Yamamoto： Now that Fugaku users have access to the Oracle Cloud environment, Fugaku can be expected to be deployed in a wider range of applications in the future. In research using supercomputers, the question of what to do about preprocessing and postprocessing always comes up. However, once users are able to freely set up new instances in the cloud to operate the program and perform preprocessing and postprocessing, this will further increase the efficiency of research and development.
Kaneyama： The ability to seamlessly integrate Fugaku and cloud resources is also likely to be hugely beneficial for research and development by enterprises. Our decision to connect Fugaku with Oracle Cloud first of all was based on the fact that the Oracle Cloud service is a flat-rate service. In the future, we intend to offer similar environments using other public clouds. We also received scrupulous support from NII with respect to operations to connect with Oracle Cloud.
Finally, what is your outlook for the future and what are your expectations for SINET?
Harada： We plan to further accelerate integration and data sharing with research organizations not only in Japan but also internationally with overseas research organizations. R-CCS is also pursuing a range of initiatives and we will definitely be asking SINET about further development and expansion of overseas connections.

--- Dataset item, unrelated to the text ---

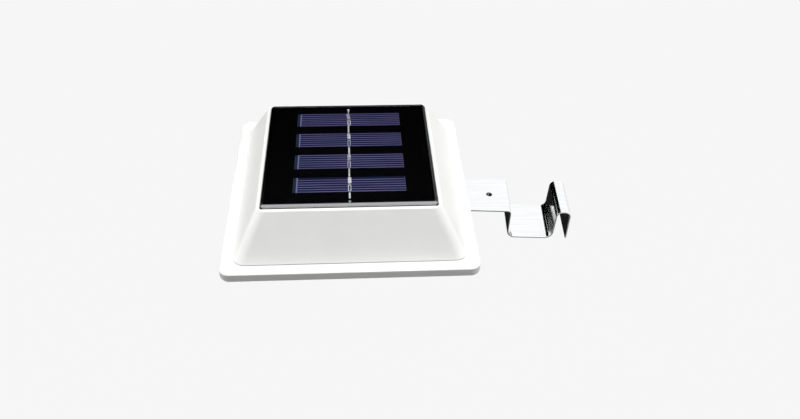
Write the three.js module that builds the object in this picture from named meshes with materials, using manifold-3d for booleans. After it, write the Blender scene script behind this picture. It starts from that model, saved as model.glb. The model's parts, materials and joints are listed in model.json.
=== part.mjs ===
// Solar fence energizer for poultry netting and small livestock pens.
// A white weatherproof case carries a solar panel on its sloping top. The battery door, terminals,
// power button and pulse lamp are on the underside, and a sprung steel clip under one edge hooks
// the case onto a rail.
// Millimetres. +Z is up, -Y is the front and +X is the clip side.
// The origin is the centre of the base plate's underside.
import * as THREE from "three";
import { mergeVertices } from "three/addons/utils/BufferGeometryUtils.js";
import Module from "manifold-3d";

const wasm = await Module();
wasm.setup();

// ---------------------------------------------------------------- driving dimensions
const GAP = 0.3; // running clearance
const CONTACT_GAP = 0.05; // between pieces that rest on each other
const BEYOND = 1; // how far a cutter runs past the face it opens

const BASE = { size: 120, height: 4.5, corner: 5, edge: 0.5 };
const SHELL = {
  bottom: BASE.height + GAP,
  top: 26.8,
  bottomHalf: 54.5,
  topHalf: 42.4,
  corner: 6,
  wall: 2.6, // measured level, so 2.2 square to the slope
  deck: 2,
};
const PANEL = { size: 80.8, top: 28.3, board: 1, corner: 0.8, edge: 1.1, seat: 25.3, glue: 0.3 };
const CELL = { count: 4, length: 52.8, depth: 10.8, height: 0.2, pitch: 17.6, x: 0.1, frontY: -24.5 };
const PANEL_LEADS = { y: 30, apart: 3.2, hole: 3.5, glueHole: 4 };
const RIBBON = { halfLength: 38, width: 0.8, padWidth: 1.7, padLength: 7.5, height: 0.15 };

const CASE_SCREW = { at: 44, shank: 1.3, head: 2.9, headHeight: 1.8, sunk: 0.5, tip: 10.5 };
const BOSS = { radius: 3.5, top: 16 };
const LABEL_FRAME = { x: -2, y: 7, width: 48, depth: 40, groove: 0.8, grooveDepth: 0.3 };
const CASE_RIB = { outer: 101, width: 1.2, height: 1.8 };
const GASKET = { outer: 108, width: 1.6, depth: 0.8, proud: 0.2 };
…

Yamamoto： In the days of the K computer, SINET connection went as far as the login node and it was impossible to do things like view storage directly. However, if integration with cloud resources is possible, users will be able to access Fugaku resources directly from anywhere at all. As a result, traffic will inevitably increase further and we are therefore hoping for a next-generation SINET network to be able to accommodate this.